I went down to meet Wilson and he was an imposing guy. He was a little bit moody, and I was nervous, but we started. We ran one song and halfway through the song, he said, “Hold it! Hold it!” I thought, “Oh, Jesus, here we go.” He said, “Let’s roll this thing. We’re ready.” I thought, “My God, I’ve only been playing it for two minutes.” We did it in one take. He was a trip.

I have to say Chuck Berry was quite a daunting man to play with and a pain in the ass, but one of the most rewarding evenings I had was playing drums with him in Switzerland, of all places, at a private party. They needed a drummer and luckily, I was in town. As I said, he was tough to work with, but he was amazing.

Melissa Parker (Smashing Interviews Magazine): Did I hear you have written a memoir?

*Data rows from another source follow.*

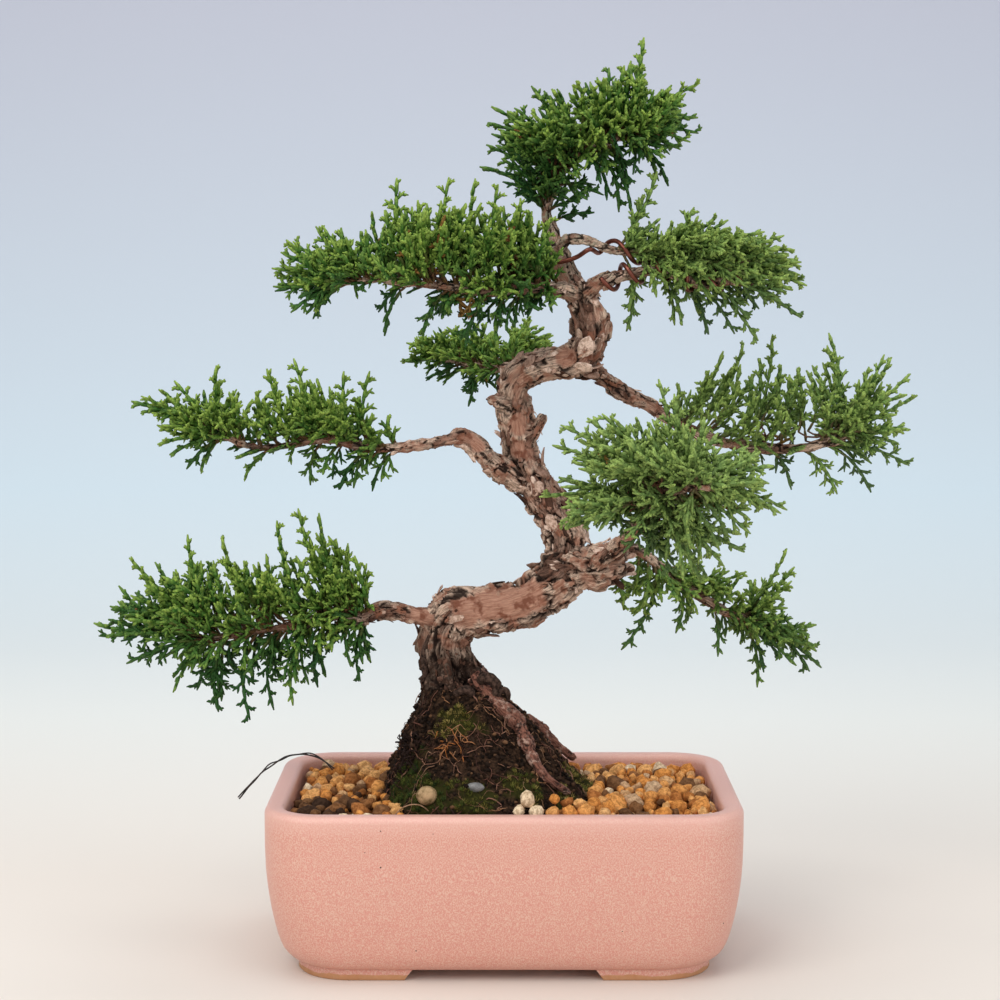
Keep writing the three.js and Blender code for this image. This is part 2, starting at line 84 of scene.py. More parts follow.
# %% Helpers for meshes
def seeded(seed):
    return np.random.default_rng(seed)


def unit(vectors):
    vectors = np.asarray(vectors, float)
    length = np.linalg.norm(vectors, axis=-1, keepdims=True)
    return vectors / np.maximum(length, 1e-12)


def mesh_object(name, points, faces, material=None):
    mesh = bpy.data.meshes.new(name)
    mesh.from_pydata([tuple(p) for p in points], [], [tuple(int(i) for i in f) for f in faces])
    mesh.validate()
    mesh.shade_smooth()
    if material:
        mesh.materials.append(material)
    piece = bpy.data.objects.new(name, mesh)
    bpy.context.scene.collection.objects.link(piece)
    return piece


def set_attribute(mesh, name, values):
    values = np.asarray(values, np.float32)
    kind, key = ("FLOAT_VECTOR", "vector") if values.ndim == 2 else ("FLOAT", "value")
    attribute = mesh.attributes.get(name) or mesh.attributes.new(name, kind, "POINT")
    attribute.data.foreach_set(key, values.ravel())


def vertex_array(mesh, key="co"):
    values = np.zeros(len(mesh.vertices) * 3, np.float32)
    if key == "co":
        mesh.vertices.foreach_get("co", values)
    else:
        mesh.vertex_normals.foreach_get("vector", values)
    return values.reshape(-1, 3).astype(float)


def move_vertices(mesh, places):
    mesh.vertices.foreach_set("co", np.asarray(places, np.float32).ravel())
    mesh.update()


def surface_tree(mesh):
    """The mesh's surface, ready to be asked for its nearest place or for where a ray meets it."""
    return BVHTree.FromPolygons([v.co for v in mesh.vertices], [p.vertices[:] for p in mesh.polygons])


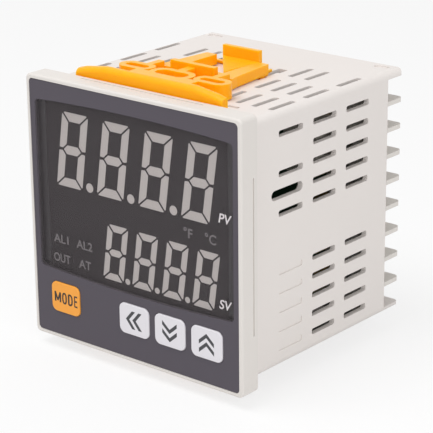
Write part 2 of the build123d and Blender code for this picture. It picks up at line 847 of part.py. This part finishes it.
# Square clamp washers under the screw heads.
with BuildPart() as terminal_washers:
    with BuildSketch(at_depth(strip_face)):
        with Locations(*cell_centres):
            Rectangle(washer_size, washer_size)
        with Locations(*cell_centres):
            Circle(screw_hole / 2, mode=Mode.SUBTRACT)
    extrude(amount=-washer_thickness)
save(terminal_washers, "terminal_washers")

# Slotted terminal screws.
with BuildPart() as terminal_screws:
    with BuildSketch(at_depth(washer_face)):
        with Locations(*cell_centres):
            Circle(screw_head_diameter / 2)
    extrude(amount=-screw_head_height)
    with BuildSketch(at_depth(washer_face - screw_length)):
        with Locations(*cell_centres):
            Circle(screw_diameter / 2)
    extrude(amount=-screw_length)
    with BuildSketch(at_depth(washer_face + screw_head_height - screw_slot_depth)):
        with Locations(*cell_centres):
            Rectangle(screw_slot_length, screw_slot_width)
    extrude(amount=-screw_slot_depth, mode=Mode.SUBTRACT)
save(terminal_screws, "terminal_screws")

# Sprung mounting brackets: the upper one on the case's top, the lower one mirrored.
with BuildPart() as upper_bracket:
    add_bracket(1)
    round_bar(upper_bracket)
save(upper_bracket, "upper_bracket")

with BuildPart() as lower_bracket:
    add_bracket(-1)
    round_bar(lower_bracket)
save(lower_bracket, "lower_bracket")
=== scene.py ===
import math

import bpy
from mathutils import Matrix, Vector


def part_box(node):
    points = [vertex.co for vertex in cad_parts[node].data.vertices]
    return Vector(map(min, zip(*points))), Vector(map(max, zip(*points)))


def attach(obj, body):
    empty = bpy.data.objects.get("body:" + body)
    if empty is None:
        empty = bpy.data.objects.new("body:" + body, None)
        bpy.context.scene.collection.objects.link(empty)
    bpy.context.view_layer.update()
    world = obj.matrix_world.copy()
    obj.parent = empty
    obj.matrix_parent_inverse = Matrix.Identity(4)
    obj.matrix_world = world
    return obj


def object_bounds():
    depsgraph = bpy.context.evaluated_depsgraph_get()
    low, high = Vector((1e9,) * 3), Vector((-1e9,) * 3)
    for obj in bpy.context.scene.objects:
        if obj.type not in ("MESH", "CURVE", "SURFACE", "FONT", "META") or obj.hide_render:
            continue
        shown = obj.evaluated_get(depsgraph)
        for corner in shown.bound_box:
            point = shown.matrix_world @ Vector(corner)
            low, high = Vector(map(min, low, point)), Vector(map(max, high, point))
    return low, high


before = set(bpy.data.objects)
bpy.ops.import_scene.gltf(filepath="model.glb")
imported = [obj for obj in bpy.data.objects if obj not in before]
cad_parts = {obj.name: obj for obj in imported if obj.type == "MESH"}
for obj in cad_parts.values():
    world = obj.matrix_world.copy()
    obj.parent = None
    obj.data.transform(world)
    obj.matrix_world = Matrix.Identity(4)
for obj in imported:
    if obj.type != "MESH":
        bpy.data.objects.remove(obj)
cad_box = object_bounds()


# Case: one square sleeve of pale warm-grey ABS, injection moulded with a fine spark-eroded
# grain outside, open at both ends, with vents and the brackets' guide slots cut through.
MM = 0.001
PATCH_DETAIL = 3.0
GRAIN_DETAIL = 2.0
GRAIN_DEPTH = 0.03 * MM
ROUGHNESS_WAVER = 0.12
COAT_ROUGHNESS = 0.35


class Wire:
    """A shader socket: arithmetic on it adds Math nodes, and node() adds any other node."""

    def __init__(self, tree, socket=None):
        self.tree = tree
        self.socket = socket

    def node(self, kind, settings=None, outlet=0, **inlets):
        """Add a node. Inlets go by name, with _ for a blank, or by number, as i0."""
        made = self.tree.nodes.new(kind)
        for name, value in (settings or {}).items():
            setattr(made, name, value)
        for name, value in inlets.items():
            number = name[1:]
            socket = made.inputs[int(number) if number.isdigit() else name.replace("_", " ")]
            if isinstance(value, Wire):
                self.tree.links.new(value.socket, socket)
            else:
                socket.default_value = value
        return Wire(self.tree, made.outputs[outlet] if made.outputs else None)

    def part(self, name):
        """Another outlet of the same node."""
        return Wire(self.tree, self.socket.node.outputs[name])

    def math(self, operation, first, second):
        return self.node("ShaderNodeMath", {"operation": operation}, i0=first, i1=second)

    def __add__(self, other):
        return self.math("ADD", self, other)

    def __radd__(self, other):
        return self.math("ADD", other, self)

    def __mul__(self, other):
        return self.math("MULTIPLY", self, other)

    def __rmul__(self, other):
        return self.math("MULTIPLY", other, self)

    def __lt__(self, other):
        return self.math("LESS_THAN", self, other)

    def __gt__(self, other):
        return self.math("GREATER_THAN", self, other)

    def __abs__(self):
        return self.node("ShaderNodeMath", {"operation": "ABSOLUTE"}, i0=self)


def tone(red, green, blue):
    """Linear colour of a screen colour written as 0 to 255."""
    def linear(value):
        share = value / 255
        return share / 12.92 if share <= 0.04045 else ((share + 0.055) / 1.055) ** 2.4
    return (linear(red), linear(green), linear(blue), 1.0)


def finish(name, colour, roughness, mottle=0.04, mottle_size=6 * MM, grain=0.0,
           grain_size=0.25 * MM, metallic=0.0, specular=0.5, coat=0.0):
    """Plastic or metal whose tone wavers a little, with an optional fine moulded grain."""
    material = bpy.data.materials.new(name)
    material.use_nodes = True
    tree = material.node_tree
    shader = tree.nodes["Principled BSDF"]
    start = Wire(tree)
    place = start.node("ShaderNodeTexCoord", outlet="Object")
    patches = start.node("ShaderNodeTexNoise", outlet="Fac", Vector=place,
                         Scale=1 / mottle_size, Detail=PATCH_DETAIL)
    shade = 2 * mottle * patches + (1 - mottle)
    mixed = start.node("ShaderNodeVectorMath", {"operation": "SCALE"}, i0=colour[:3], Scale=shade)
    tree.links.new(mixed.socket, shader.inputs["Base Color"])
    worn = (roughness - ROUGHNESS_WAVER / 2) + ROUGHNESS_WAVER * patches
    tree.links.new(worn.socket, shader.inputs["Roughness"])
    shader.inputs["Metallic"].default_value = metallic
    shader.inputs["Specular IOR Level"].default_value = specular
    shader.inputs["Coat Weight"].default_value = coat
    shader.inputs["Coat Roughness"].default_value = COAT_ROUGHNESS
    if grain:
        height = start.node("ShaderNodeTexNoise", outlet="Fac", Vector=place,
                            Scale=1 / grain_size, Detail=GRAIN_DETAIL)
        bump = start.node("ShaderNodeBump", Strength=grain, Distance=GRAIN_DEPTH, Height=height)
        tree.links.new(bump.socket, shader.inputs["Normal"])
    return material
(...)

Simon Kirke: Yeah. I’ve written a memoir. I mean, it’s on the shelf for the moment because until I retire or until Bad Company fades into the sunset, my story isn’t finished. There will be several chapters to add to it. I have finished it to a degree. It needs a couple more drafts. I’m very keen to get my solo career off and running. I’m a bit of a late bloomer.

But, doing this album, All Because of You, really gave me a better sense of confidence in myself and my abilities. If you had told me a year ago that I’d be singing like I did sing on the album, I would’ve said, “No way,” because I’ve always been a little insecure about my singing and songwriting, I have to say. Until David Spero and the Empty Pockets said, “These songs are really good,” I was just a little bit of a wallflower, Melissa.

Melissa Parker (Smashing Interviews Magazine): Just a little insecure?

Simon Kirke: Ever so slightly, yes. But now I’m a brash, arrogant, over-confident drummer. That’s a lousy combination (laughs).

Melissa Parker (Smashing Interviews Magazine): What does the future hold for Bad Company?

Simon Kirke: More shows this year, Melissa, and a possible summer tour. Hopefully, a Bad Company studio album toward the end of the year.